There is something within you that rebels against compulsion every once in a while. It may be your own rule, your own resolution, but at some point you decide you’ll be damned if you will.

As my old friend Dave Wallis used to say, “Guilty, your honor.”

This is why every rule should carry within it the exception. A Sabbath day of rest makes the other six days bearable; it is a formula for continuity.

You have to un bend the bow every so often if you’re going to be able to use it.

Tastes and needs differ, but  regular periodic unbending is usually more reliable than unbending only when you happen to think of it (on the one hand) or unbending whenever you happen to feel like it (on the other).

I could use a realistic schedule I could keep to.

Again the schedule is half. The other half is awareness of what you want to do. It can be chasing rainbows or grinding corn; the nature of the task doesn’t matter. But clarity is always helpful.

So set up a schedule of projects always a little ahead of where I am, so never come to a gap?

That sounds practical, and for some it may be. For you, probably not.

What, then?

If you come to the end of a project, there’s nothing wrong with using the pause to survey your situation. Only, use the time. That is, actually consider what has been done, what needs to be done, what can or can’t be done.

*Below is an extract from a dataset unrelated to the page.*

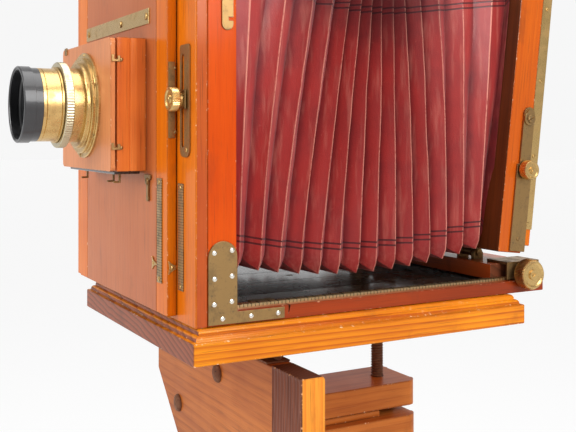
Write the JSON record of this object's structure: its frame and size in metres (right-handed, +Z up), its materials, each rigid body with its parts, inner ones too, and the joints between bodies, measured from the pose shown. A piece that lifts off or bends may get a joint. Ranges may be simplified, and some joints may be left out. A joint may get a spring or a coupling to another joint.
{
  "type": "plate camera on wooden stand",
  "caption": "Wooden plate camera with long leather bellows, double rising front, tilting back and rack focusing, on a tilting table and folding three-legged stand.",
  "frame": {"origin": "on the floor, at the middle of the footprint box of the whole stand and camera", "axes": "+Z up, the lens looks along -Y, +X to the side of the near focusing knob"},
  "size_m": [0.77, 0.6932, 1.3682],
  "materials": {
    "board_pine": "gloss varnish",
    "stand_pine": "satin",
    "mahogany": "gloss varnish",
    "dark_wood": "satin",
    "brass": "tarnished",
    "bright_brass": "lacquered",
    "rusty_iron": "rusty",
    "lens_black": "satin",
    "lens_glass": "polished",
    "screen_glass": "ground",
    "bellows_leather": "worn"
  },
  "bodies": {
    "stand": {"head_cheek": "stand_pine", "head_side_post": "stand_pine", "head_upper_arm": "stand_pine", "head_lower_arm": "stand_pine", "stand_crown": "stand_pine", "tilt_screw_nut": "rusty_iron", "head_coach_bolts": "rusty_iron", "leg_brackets": "rusty_iron", "cheek_hinge_leaves": "rusty_iron"},
    "table": {"table_board": "board_pine", "table_cleat": "stand_pine", "table_hinge_leaves": "rusty_iron"},
    "tilt_screw": {"tilt_screw": "rusty_iron"},
    "fixing_screw": {"fixing_screw": "brass"},
    "camera": {"front_frame": "mahogany", "body_frame": "mahogany", "bed_rails": "mahogany", "bed_panel": "dark_wood", "focus_racks": "brass", "body_brackets": "brass", "front_slot_plates": "brass", "bellows": "bellows_leather"},
    "outer_front": {"outer_rising_panel": "mahogany", "front_lugs": "brass"},
    "thumb_nut_right": {"thumb_nut_right": "bright_brass"},
    "thumb_nut_left": {"thumb_nut_left": "bright_brass"},
    "lens_panel": {"inner_rising_panel": "mahogany", "lens_box": "mahogany", "lens_box_fittings": "brass", "lens_board": "mahogany", "lens_flange": "bright_brass", "lens_barrel": "bright_brass", "lens_hood": "lens_black", "lens_glasses": "lens_glass"},
    "iris_ring": {"iris_ring": "brass"},
    "box_turn_latch": {"box_turn_latch": "brass"},
    "carriage": {"carriage_bar": "dark_wood", "carriage_brasses": "brass"},
    "focus_pinion": {"focus_pinion": "bright_brass"},
    "back": {"back_frame": "mahogany", "back_brasses": "brass", "screen_hinge_cups": "brass"},
    "lock_knob_right": {"lock_knob_right": "bright_brass"},
    "lock_knob_left": {"lock_knob_left": "bright_brass"},
    "screen": {"screen_frame": "mahogany", "ground_glass": "screen_glass", "screen_brasses": "brass"},
    "leg_front": {"leg_front_upper": "stand_pine"},
    "leg_front_foot": {"leg_front_lower": "stand_pine"},
    "leg_front_clamp": {"leg_front_clamp": "brass"},
    "leg_right": {"leg_right_upper": "stand_pine"},
    "leg_right_foot": {"leg_right_lower": "stand_pine"},
    "leg_right_clamp": {"leg_right_clamp": "brass"},
    "leg_left": {"leg_left_upper": "stand_pine"},
    "leg_left_foot": {"leg_left_lower": "stand_pine"},
    "leg_left_clamp": {"leg_left_clamp": "brass"}
  },
  "joints": [
    {"name": "leg_front_fold", "type": "hinge", "parent": "stand", "child": "leg_front", "pos_m": [0, 0.00439, 0.707], "axis": [1, 0, 0], "range_deg": [0, 24]},
    {"name": "leg_front_extend", "type": "slide", "parent": "leg_front", "child": "leg_front_foot", "axis": [0, -0.4357, -0.9001], "range_m": [0, 0.25]},
    {"name": "leg_front_clamp_turn", "type": "hinge", "parent": "leg_front", "child": "leg_front_clamp", "pos_m": [0, -0.23045, 0.22185], "axis": [0, 0.9001, -0.4357], "continuous": true},
    {"name": "leg_right_fold", "type": "hinge", "parent": "stand", "child": "leg_right", "pos_m": [0.07881, 0.14089, 0.707], "axis": [-0.5, 0.866, 0], "range_deg": [0, 24]},
    {"name": "leg_right_extend", "type": "slide", "parent": "leg_right", "child": "leg_right_foot", "axis": [0.3773, 0.2178, -0.9001], "range_m": [0, 0.25]},
    {"name": "leg_right_clamp_turn", "type": "hinge", "parent": "leg_right", "child": "leg_right_clamp", "pos_m": [0.28219, 0.25831, 0.22185], "axis": [-0.7795, -0.45, -0.4357], "continuous": true},
    {"name": "leg_left_fold", "type": "hinge", "parent": "stand", "child": "leg_left", "pos_m": [-0.07881, 0.14089, 0.707], "axis": [-0.5, -0.866, 0], "range_deg": [0, 24]},
    {"name": "leg_left_extend", "type": "slide", "parent": "leg_left", "child": "leg_left_foot", "axis": [-0.3773, 0.2178, -0.9001], "range_m": [0, 0.25]},
    {"name": "leg_left_clamp_turn", "type": "hinge", "parent": "leg_left", "child": "leg_left_clamp", "pos_m": [-0.28219, 0.25831, 0.22185], "axis": [0.7795, -0.45, -0.4357], "continuous": true},
    {"name": "table_tilt", "type": "hinge", "parent": "stand", "child": "table", "pos_m": [0, 0.01339, 0.909], "axis": [1, 0, 0], "range_deg": [-2, 10]},
    {"name": "tilt_screw_rise", "type": "slide", "parent": "stand", "child": "tilt_screw", "axis": [0, 0, 1], "range_m": [-0.009, 0.039]},
    {"name": "fixing_screw_turn", "type": "hinge", "parent": "table", "child": "fixing_screw", "pos_m": [0, 0.09539, 0.92], "axis": [0, 0, 1], "continuous": true},
    {"name": "camera_swivel", "type": "hinge", "parent": "table", "child": "camera", "pos_m": [0, 0.09539, 0.9623], "axis": [0, 0, 1], "continuous": true},
    {"name": "outer_front_rise", "type": "slide", "parent": "camera", "child": "outer_front", "axis": [0, 0, 1], "range_m": [0, 0.035]},
    {"name": "thumb_nut_right_turn", "type": "hinge", "parent": "outer_front", "child": "thumb_nut_right", "pos_m": [0.168, -0.12051, 1.176], "axis": [0, 1, 0], "continuous": true},
    {"name": "thumb_nut_left_turn", "type": "hinge", "parent": "outer_front", "child": "thumb_nut_left", "pos_m": [-0.168, -0.12051, 1.176], "axis": [0, 1, 0], "continuous": true},
    {"name": "lens_panel_rise", "type": "slide", "parent": "outer_front", "child": "lens_panel", "axis": [0, 0, 1], "range_m": [0, 0.035]},
    {"name": "iris_ring_turn", "type": "hinge", "parent": "lens_panel", "child": "iris_ring", "pos_m": [0, -0.17921, 1.174], "axis": [0, 1, 0], "range_deg": [-55, 55]},
    {"name": "box_latch_turn", "type": "hinge", "parent": "lens_panel", "child": "box_turn_latch", "pos_m": [0.098, -0.12261, 1.095], "axis": [0, 1, 0], "range_deg": [-90, 90]},
    {"name": "focus_slide", "type": "slide", "parent": "camera", "child": "carriage", "axis": [0, 1, 0], "range_m": [-0.25, 0.004], "deforming": ["bellows"]},
    {"name": "focus_pinion_turn", "type": "hinge", "parent": "carriage", "child": "focus_pinion", "pos_m": [0, 0.29239, 0.9842], "axis": [1, 0, 0], "continuous": true},
    {"name": "back_tilt", "type": "hinge", "parent": "carriage", "child": "back", "pos_m": [0, 0.27839, 1.002], "axis": [1, 0, 0], "range_deg": [-8, 10], "deforming": ["bellows"]},
    {"name": "lock_knob_right_turn", "type": "hinge", "parent": "back", "child": "lock_knob_right", "pos_m": [0.2005, 0.29268, 1.102], "axis": [1, 0, 0], "continuous": true},
    {"name": "lock_knob_left_turn", "type": "hinge", "parent": "back", "child": "lock_knob_left", "pos_m": [-0.2005, 0.29268, 1.102], "axis": [1, 0, 0], "continuous": true},
    {"name": "screen_fold", "type": "hinge", "parent": "back", "child": "screen", "pos_m": [0, 0.29975, 1.00945], "axis": [1, 0, 0], "range_deg": [-70, 0]}
  ],
  "couplings": [
    {"joint": "tilt_screw_rise", "follows": "table_tilt", "m_per_rad": 0.212},
    {"joint": "focus_pinion_turn", "follows": "focus_slide", "rad_per_m": -200}
  ]
}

Should I set up a definite amount of time when I work? I know that some writers resolve to sit in front of a blank wall for X time if need be, only not doing anything at all if they don’t write – which of course gets them writing, soon enough.

You wouldn’t observe the rule anyway, and there’s no need. If you schedule yourself for an hour, you will get something done, if only sifting things in your mind. But of course this will work differently for different people. That’s as it should be.

Often enough, all I accomplish is one of these conversations.

So?

Yes, I get it. The process, not necessarily the result.

Remember, this started with the realization that all those resources are clutter unless organized somehow.

But what about the travel aspect of the dream? Not urgent, not panicky, but definitely a presence.

One way to look at it, you aren’t going to live as you are forever. Another way is, in creation as in everyday life, you want to go somewhere, which means moving. Few people ever crossed the ocean by rowing with only one oar. Going in circles is not the kind of movement you find satisfying.

Neither is standing on a wharf surrounded by luggage!

You are neither on a wharf nor surrounded by luggage. Your dream describes you as isolated in a room among a clutter of background materials.

Well, I’ll send this out, see if it strikes people. And I’ll try to figure out how to apply it. Sitting at a desk willingly is one thing, but doing it to effect is something different.

You can do as you often do: Make lists, see what strikes you.

At least organize the boxes, anyway. Okay. Thanks as always.

 

2 thoughts on “Organization and Scheduling

  1. This hits straight center, certainly the part about all the boxes and overwhelm. It is a recurring dream (nightmare?). There are even several variations on the theme.

    This was especially applicable for me: “the realization that all those resources are clutter unless organized somehow.”

    Please update on this topic if it comes.

    1. Thanks, I will. Something that came last night was that a way to start is to take a legal pad, make four columns, one each for Family, Friends, Practical, and Career, and use it as an on-going to-do list. I did that, and in just a couple of minutes realized that I had identified things that I already knew but was not really addressing. You might try this and see if it helps.